Ottawa filed for a judicial review of the tribunal decision, saying it did not “oppose the general principle that compensation to First Nations individuals affected by a discriminatory funding model can be made in appropriate circumstances.” But it believed the tribunal erred in its decision, including on monetary compensation to First Nations children, parents and grandparents under the Canadian Human Rights Act.
The Federal Court said in September, 2021, that the federal government had not succeeded in establishing that the tribunal’s compensation decision was unreasonable.
In its decision approving the latest agreement in July, the tribunal noted that the settlement is the largest compensation settlement in Canadian history. It also includes a commitment from Ms. Hajdu to request an apology from the Prime Minister.
Mr. Eden, Ms. Hajdu’s spokesperson, said in a statement last week that the compensation agreement is a critical factor in reconciliation.

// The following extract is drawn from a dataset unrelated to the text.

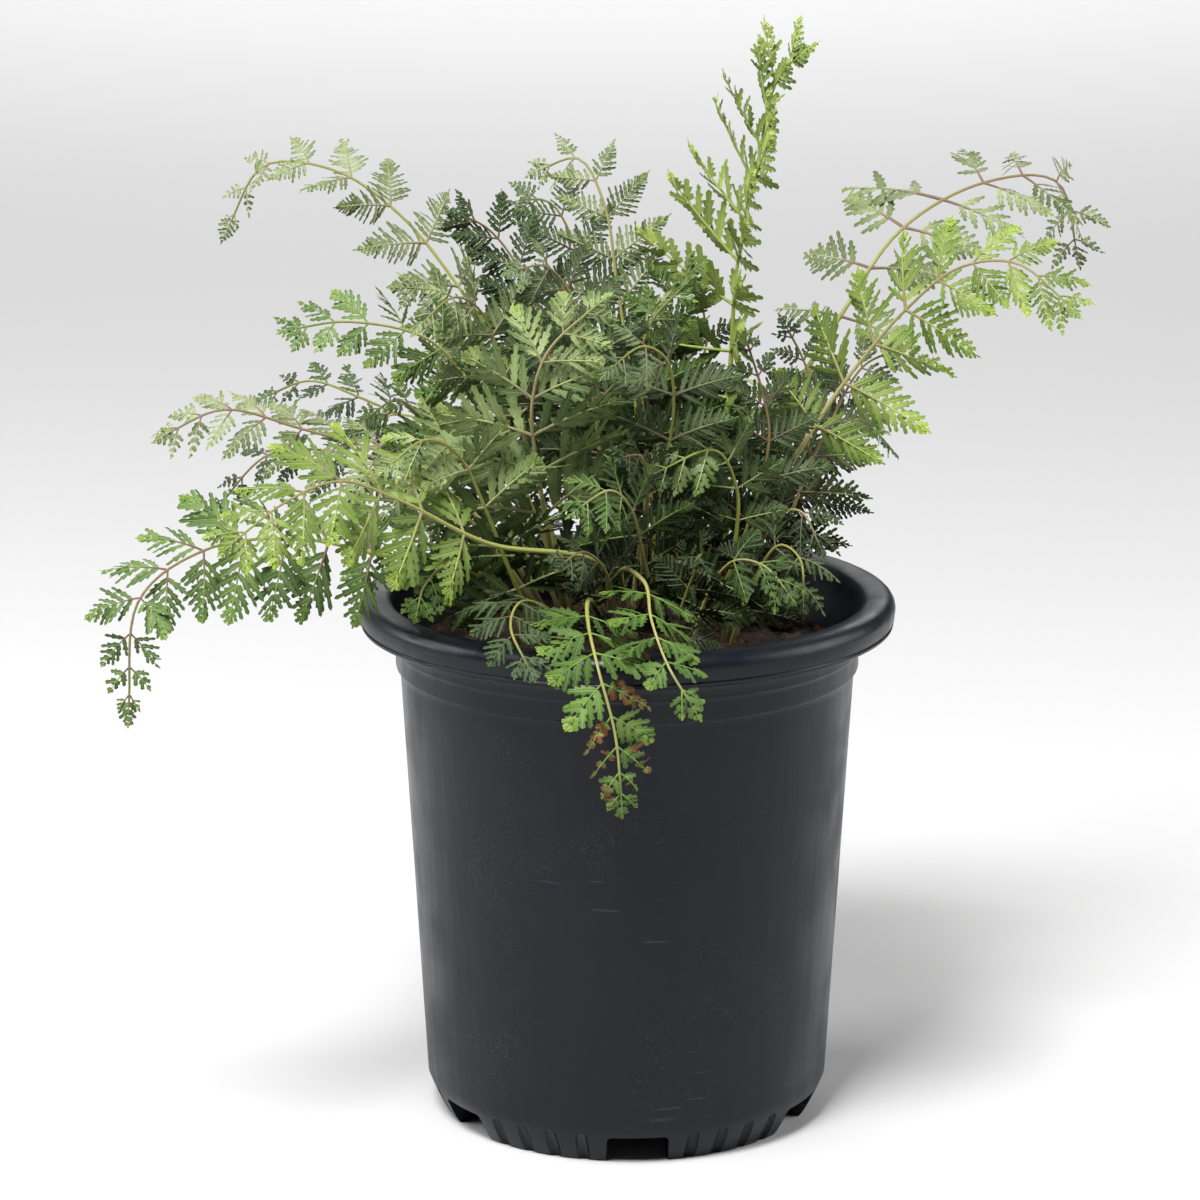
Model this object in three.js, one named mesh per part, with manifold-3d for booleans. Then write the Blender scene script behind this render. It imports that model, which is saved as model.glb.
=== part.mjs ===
// A Japanese painted fern growing in its black nursery pot.
// Millimetres, +Z up. The origin is on the floor, under the middle of the pot.
import * as THREE from "three";
import { mergeVertices } from "three/addons/utils/BufferGeometryUtils.js";
import Module from "manifold-3d";

const wasm = await Module();
wasm.setup();

// Pot, all round the Z axis
const POT_HEIGHT = 168;
const LIP_RADIUS = 84;
const WALL = 1.7;
const SIDES = 36;
const FOOT_RADIUS = 57.5;
const FOOT_DEPTH = 24;
const FOOT_HEIGHT = 9.3;
const FOOT_WALL = 3.2;
const FOOT_SIDE_WALL = 2.4;
const FOOT_FLARE = [3.1, 4.6];
const HEEL_RADIUS = 63.5;
const HEEL_HEIGHT = 12;
const BODY_TOP_RADIUS = 71.2;
const BODY_TOP = 144;
const COLLAR_STEP = 1.3;
const COLLAR_RISE = 1;
const BAND_RADIUS = 73.1;
const BAND_TOP = 151;
const NECK_RADIUS = 75;
const NECK_TOP = 157;
const LIP_ROLL = 4.2;
const LIP_EDGE = 1.2;
const LIP_SLOPE = 0.4;
const FLOOR_CHAMFER = 3;
const CHAMFER_TOP = FOOT_HEIGHT + WALL + FLOOR_CHAMFER;
const SPARE = 1;
const DRAIN_GAPS = 6;
const DRAIN_ANGLE = 20;
const DRAIN_TURN = 3;
const DRAIN_TAPER = 0.95;
const FLUTES_PER_FOOT = 4;
const FLUTE_PITCH = 9.2;
const FLUTE_RADIUS = 2.4;
const FLUTE_LENGTH = 9;
const FLUTE_LEAN = 27;
const FLUTE_MIDDLE = [61.2, 4.1];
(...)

“As part of this settlement agreement, Minister Hajdu remains committed to seeking an apology,” Mr. Eden said. “We are also working with partners to ensure long-term reform of the child-welfare system to address systemic wrongs and ensure this discrimination never happens again.”
The next step is for the Federal Court to review the settlement, which is expected to take place in October. Ms. Blackstock said she has every confidence that the court will approve the agreement.
Should the court sign off on it, the AFN intends to reach out to the Prime Minister’s Office to push for an apology.
Marc Miller, who was Crown-Indigenous relations minister before moving to the immigration portfolio in July’s cabinet shuffle, has called the settlement an important part of Canada’s accountability to First Nations children who were discriminated against or removed from their homes.
“If anything, it has raised the importance of addressing an issue that is of generational consequence,” Mr. Miller said in a recent interview.
He said the child-welfare system is a “driver for all the issues that we hear around murdered, missing Indigenous women and girls” and “one of fundamental inequity.”